David Alexander Thom
- Birth name: David Alexander Thom
- Date of birth: 14 February 1910
- Place of birth: Hawick, Scotland
- Date of death: c.1 December 1981 (aged 71)
- Place of death: Wandsworth, London, England
- Height: 5 ft 11 in (1.80 m)
- Weight: 79 kg (12 st 6 lb; 174 lb)

Rugby union career
- Position(s): Flanker

Amateur team(s)
- Years: Team / Apps / (Points)
- 1927: Hawick Y.M. /  / ()
- 1927-29: Hawick /  / ()
- 1929-: London Scottish /  / ()

Provincial / State sides
- Years: Team / Apps / (Points)
- 1927: South of Scotland District /  / ()
- 1929: Anglo-Scots /  / ()

International career
- Years: Team / Apps / (Points)
- 1934-35: Scotland / 5 / (3)

79th President of the Scottish Rugby Union
- In office 1965–1966
- Preceded by: Ross Logan
- Succeeded by: Mark Stewart

= David Thom =

Scotland international rugby union player

David Thom (14 February 1910 - December 1981) was a Scotland international rugby union player. He became the 79th President of the Scottish Rugby Union.

==Rugby Union career==

===Amateur career===

Thom was playing for the Hawick Y.M.C.A. side, Hawick Y.M., before then playing for Hawick.

He was still playing for Hawick right at the start of the 1929–30 season when he was a reserve for the Hawick side for the Kelso Sevens.

His last game for Hawick was on 26 October 1929 where he contributed in a fine victory over Selkirk.

Thom moved to London for work and then played for London Scottish.

He was one of the famous London Scottish 'live wires'.

In October 1933, a notable London Scottish win over Blackheath hit the headlines. More remarkable than the win was the versatility of Thom. The London Scottish scrum half George McLaren broke a bone in his wrist and couldn't continue. To the surprise of the crowd it was Thom who then filled in at scrum half. The Edinburgh Evening News reported:

Thom tackled the job like an expert. Not only did he sling the ball out in the approved manner but he surprised his international vis-a-vis E. B. Pope by 'dummying' his way through on more than one occasion.

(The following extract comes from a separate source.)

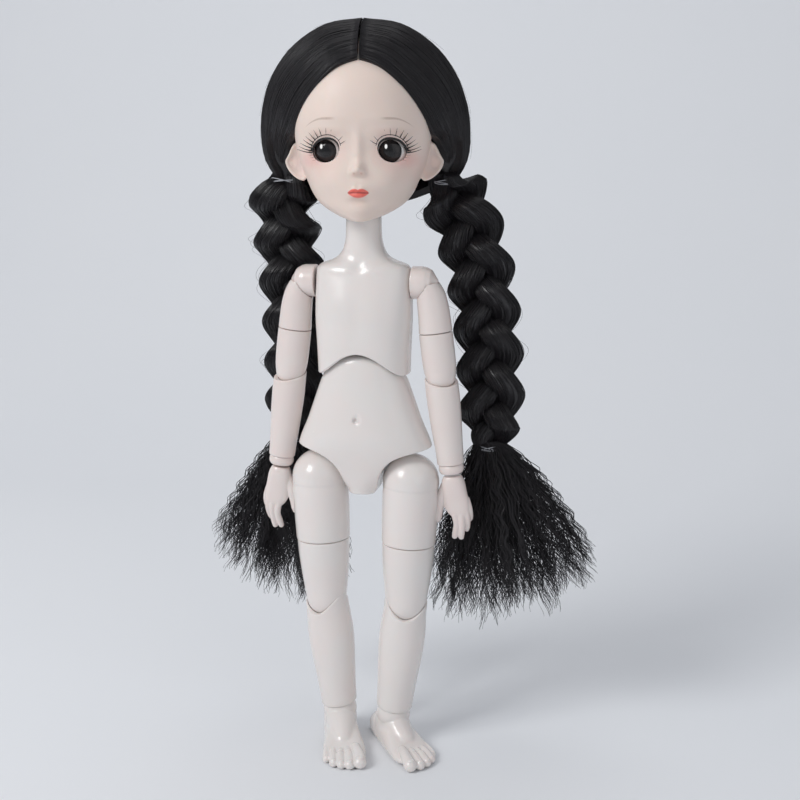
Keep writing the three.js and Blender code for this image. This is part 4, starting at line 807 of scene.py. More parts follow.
def face_bulge(x, z):
    """How far the face stands out over the even egg of the skull."""
    side = abs(x)
    socket = -1.5 * math.exp(-(((side - 12.4) / 6.2) ** 2) - ((z - 250.6) / 5.2) ** 2)
    lid = 0.85 * math.exp(-(((side - 12.5) / 6.4) ** 2) - ((z - 256.6) / 2.0) ** 2)
    cheek = 0.9 * math.exp(-(((side - 13) / 6.5) ** 2) - ((z - 238) / 5.0) ** 2)
    brow = 0.5 * math.exp(-(((side - 11) / 8.0) ** 2) - ((z - 262) / 3.0) ** 2)
    bridge = 1.25 * math.exp(-((side / 2.0) ** 2)) * math.exp(-(((z - 250) / 7.0) ** 2))
    tip = 3.0 * math.exp(-((side / 2.0) ** 2) - ((z - 243.0) / 2.2) ** 2)
    wing = 0.8 * math.exp(-(((side - 2.0) / 1.0) ** 2) - ((z - 242.0) / 1.1) ** 2)
    under = -0.6 * math.exp(-((side / 2.8) ** 2) - ((z - 239.8) / 0.9) ** 2)
    groove = -0.22 * math.exp(-((side / 0.8) ** 2) - ((z - 237.3) / 1.2) ** 2)
    muzzle = 1.0 * math.exp(-((side / 5.5) ** 2) - ((z - 234.6) / 3.2) ** 2)
    bow = 234.95 + 0.75 * math.exp(-(((side - 1.35) / 1.0) ** 2)) - 0.12 * side
    upper = 0.95 * math.exp(-((side / 3.0) ** 4)) * math.exp(-(((z - bow) / 0.75) ** 2))
    lower = 1.15 * math.exp(-((side / 2.5) ** 4)) * math.exp(-(((z - 233.1) / 0.85) ** 2))
    slit = -0.75 * math.exp(-((side / 3.7) ** 6)) * math.exp(-(((z - 234.15 + 0.05 * side) / 0.32) ** 2))
    below = -0.6 * math.exp(-((side / 3.5) ** 2) - ((z - 230.9) / 1.0) ** 2)
    chin = 1.0 * math.exp(-((side / 4.6) ** 2) - ((z - 227.2) / 2.6) ** 2)
    face = socket + lid + cheek + brow + bridge + tip + wing + under + groove + muzzle
    return face + upper + lower + slit + below + chin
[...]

He was one of the London Scottish sevens side that reached the final of the 1937 Melrose Sevens, only to be beaten by Gala by a last minute score.

===Provincial career===

He was picked for the South of Scotland District against Edinburgh District for their junior match on 26 February 1927.

He was picked for the Anglo-Scots side to play the combined North and South district on 21 December 1929.

Thom played the match. The Anglo-Scots were beaten 14–13.

===International career===

He was capped 5 times for Scotland in the period 1934–35.

===Administrative career===

He became the 79th President of the Scottish Rugby Union. He served the standard one year from 1965 to 1966.

==Outside of rugby union==

He worked in London for Peter Scott & Co. Ltd, a hosiery manufacturer.